■ **WHAT IS ASKED**
From the listing that follows, extract every line and set it down unaltered.

▬▬▬▬▬▬

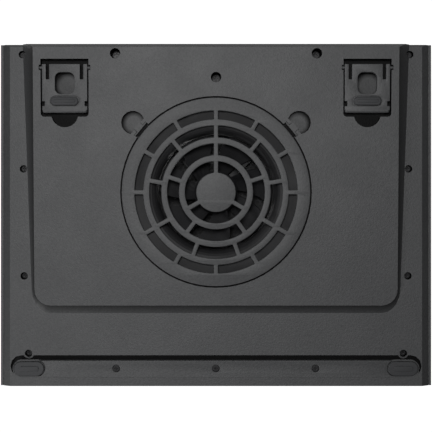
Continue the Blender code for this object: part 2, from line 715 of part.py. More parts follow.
# ------------------------------------------------------------------ front rail
def front_rail():
    """Rail along the front edge, screwed into its seat, with a rubber pad let into each end."""
    top = RAIL_SEAT_Z - GAP
    seat_z = RAIL_FACE_Z + PAD_SEAT
    outline = stadium(0.0, RAIL_Y, 2 * RAIL_HALF, RAIL_WIDTH)
    rail = part("front_rail", shape("front_rail", prism(outline, RAIL_FACE_Z, top)), CASE_PLASTIC)
    head_seat = RAIL_FACE_Z + RAIL_HEAD_DEEP
    cut(rail, "rail_heads", *[rod(x, RAIL_Y, -BEYOND, head_seat, RAIL_HEAD + GAP) for x in RAIL_SCREW_X])
    cut(rail, "rail_holes", *[rod(x, RAIL_Y, -BEYOND, top + BEYOND, PILOT_RADIUS) for x in RAIL_SCREW_X])
    sides = (("left", -1), ("right", 1))
    seats = [prism(stadium(side * rail_pad_x(), RAIL_Y, RAIL_PAD + 2 * GAP, RAIL_PAD_WIDTH + 2 * GAP),
                   -BEYOND, seat_z)
             for _, side in sides]
    cut(rail, "rail_pad_seats", *seats)
    for name, side in sides:
        pad = prism(stadium(side * rail_pad_x(), RAIL_Y, RAIL_PAD, RAIL_PAD_WIDTH), 0.0, seat_z - GAP)
        part(f"front_pad_{name}", shape(f"front_pad_{name}", pad), RUBBER)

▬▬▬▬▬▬

■ **COMPLETE OUTPUT**
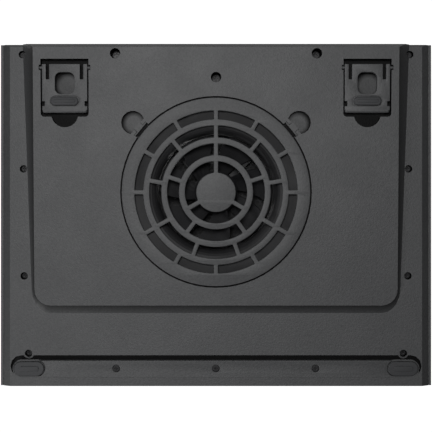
Continue the Blender code for this object: part 2, from line 715 of part.py. More parts follow.
# ------------------------------------------------------------------ front rail
def front_rail():
    """Rail along the front edge, screwed into its seat, with a rubber pad let into each end."""
    top = RAIL_SEAT_Z - GAP
    seat_z = RAIL_FACE_Z + PAD_SEAT
    outline = stadium(0.0, RAIL_Y, 2 * RAIL_HALF, RAIL_WIDTH)
    rail = part("front_rail", shape("front_rail", prism(outline, RAIL_FACE_Z, top)), CASE_PLASTIC)
    head_seat = RAIL_FACE_Z + RAIL_HEAD_DEEP
    cut(rail, "rail_heads", *[rod(x, RAIL_Y, -BEYOND, head_seat, RAIL_HEAD + GAP) for x in RAIL_SCREW_X])
    cut(rail, "rail_holes", *[rod(x, RAIL_Y, -BEYOND, top + BEYOND, PILOT_RADIUS) for x in RAIL_SCREW_X])
    sides = (("left", -1), ("right", 1))
    seats = [prism(stadium(side * rail_pad_x(), RAIL_Y, RAIL_PAD + 2 * GAP, RAIL_PAD_WIDTH + 2 * GAP),
                   -BEYOND, seat_z)
             for _, side in sides]
    cut(rail, "rail_pad_seats", *seats)
    for name, side in sides:
        pad = prism(stadium(side * rail_pad_x(), RAIL_Y, RAIL_PAD, RAIL_PAD_WIDTH), 0.0, seat_z - GAP)
        part(f"front_pad_{name}", shape(f"front_pad_{name}", pad), RUBBER)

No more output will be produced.